Friday, 1 April 2011
Proposed sugar bill could end national program
ONTARIO — Sugar beet producers who have been fighting to continue use of “Round-up Ready” beet seed, which has become the industry standard in helping weed control, now face another challenge.
Wednesday, U.S. Sen. Richard Lugar introduced a bill to end the U.S sugar program that puts a floor under prices paid to sugar producers by providing stable prices and providing help when prices drop too low.
Sugar prices are supported by a system in which the U.S. Department of Agriculture sets the amount of foreign sugar imported each year, duty free, and how much of the American market is allocated to American sugar producers, which can be no less than 85 percent.
On his website, Lugar said his “Free Sugar Act would create a free market in sugar, free small businesses and consumers from paying government-inflated food prices, and free sugar producers from the commands of Washington.”
“Currently, U.S. sugar prices are at or near all-time record highs,” Lugar says. “The U.S. sugar program raises U.S. prices well above the world sugar price, forcing U.S. consumers, small businesses and food manufacturers to pay more for sugar than their foreign counterparts.”

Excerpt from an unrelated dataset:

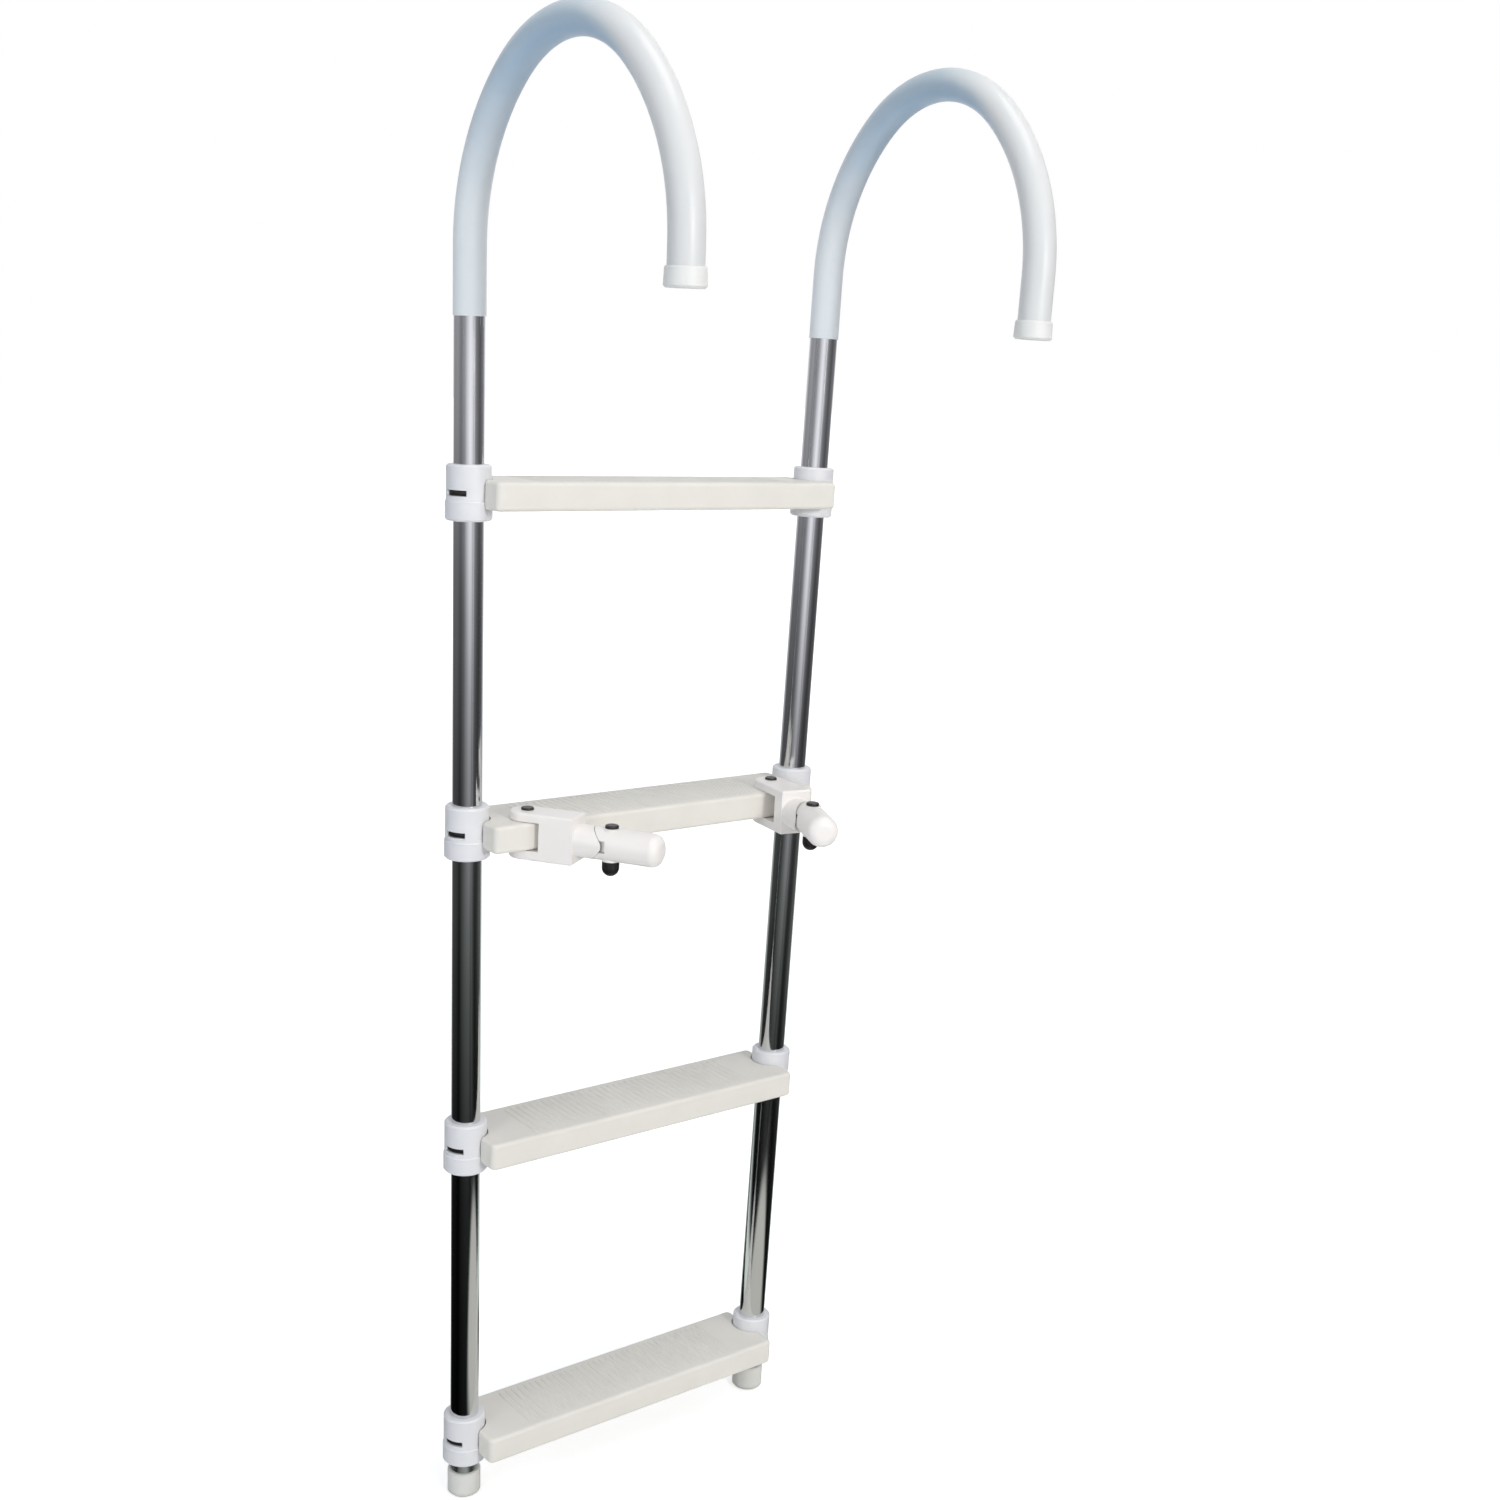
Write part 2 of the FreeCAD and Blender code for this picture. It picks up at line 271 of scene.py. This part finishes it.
floor_white = floor_tree.node(
    "ShaderNodeEmission", {},
    {"Color": (1.0, 1.0, 1.0, 1.0), "Strength": seen_directly(floor_tree) * glow},
)
floor_shader = floor_tree.node("ShaderNodeAddShader", {}, {0: floor_matte, 1: floor_white})
floor_tree.node("ShaderNodeOutputMaterial", {}, {"Surface": floor_shader})
floor.data.materials.append(floor_finish)
print(f"the floor is at {floor_height:.4f} m")

# %% [markdown]
# ## Lamps
#
# Three lamps shape the round pieces. The main one is small and slightly warm, beyond the
# camera's right shoulder, so that the arms throw a crisp shadow on their step. A cooler one
# from the left keeps the shaded sides bluish, and a broad one above lights the tops.

# %% Three lamps
ladder_middle = Vector((0.0, 0.1, -0.55))


def soft_lamp(name, place, size, power, colour):
    """A square lamp that faces the middle of the ladder."""
    data = bpy.data.lights.new(name, "AREA")
    data.shape = "SQUARE"
    data.size = size
    data.energy = power
    data.color = colour
    lamp = bpy.data.objects.new(name, data)
    lamp.location = place
    lamp.rotation_euler = (ladder_middle - Vector(place)).to_track_quat("-Z", "Y").to_euler()
    bpy.context.scene.collection.objects.link(lamp)


soft_lamp("main_lamp", place=(0.0, -3.6, 0.45), size=0.45, power=55.0, colour=(1.0, 0.975, 0.94))
soft_lamp("side_lamp", place=(-3.2, -0.9, 0.3), size=1.4, power=22.0, colour=(0.84, 0.92, 1.0))
soft_lamp("top_lamp", place=(0.2, -0.7, 2.4), size=1.6, power=28.0, colour=(1.0, 0.985, 0.96))

# %% [markdown]
# ## What the tubes reflect
#
# A polished tube has no look of its own: it shows what stands round it. In an all white room
# it would vanish, so a photographer puts grey screens round it and a dark mat before it. A
# round screen and a mat that only reflections see do the same here. Both are brightest behind
# the camera and dark to its right, and they fade towards the ladder's foot, which gives the
# tubes their bands, their light streaks and their dark lower ends. Beyond the ladder they glow
# at every height, so that the tubes' edges melt into the backdrop.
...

On the world market, people pay 34 cents per pound for refined sugar — 20 cents less than Americans pay because of the U.S. sugar program, Lugar maintains.
“These artificially high domestic sugar prices are especially costly for American small businesses like bakers, candy-makers and restaurants … and it hurts U.S. food manufacturers that compete with imports that benefit from lower world sugar prices.”
However, sugar industry spokesmen have said, through the years the world sugar market is using excess sugar dumped into the market by other producing nations, which subsidize their sugar industries.
A report prepared by McKeany-Flavell Company in 2009 said quality standards become an issue if the U.S., a net importer of sugar, depends more on world market sugar, and that U.S. processors offer screening to ensure granulation size. Uniform size is critical to certain food or beverage applications, the report said. Another issue, it said, is traceability, with domestic sugar supplies providing proper paperwork with each load of sugar delivered to buyers.
“If the U.S. sugar industry disappeared, besides issues of quality, other problems could occur with delivery and/or replacement of sugar, especially if it arrived outside specification,” the report for the American Sugar Alliance said.
While sellers of imported sugar can provide proof of origin and, in some instances, of the sugar mill from which it was purchased, the detail necessary for traceability can be difficult, especially if multiple origins or sugar mills are involved, the McKeany-Flavell report said.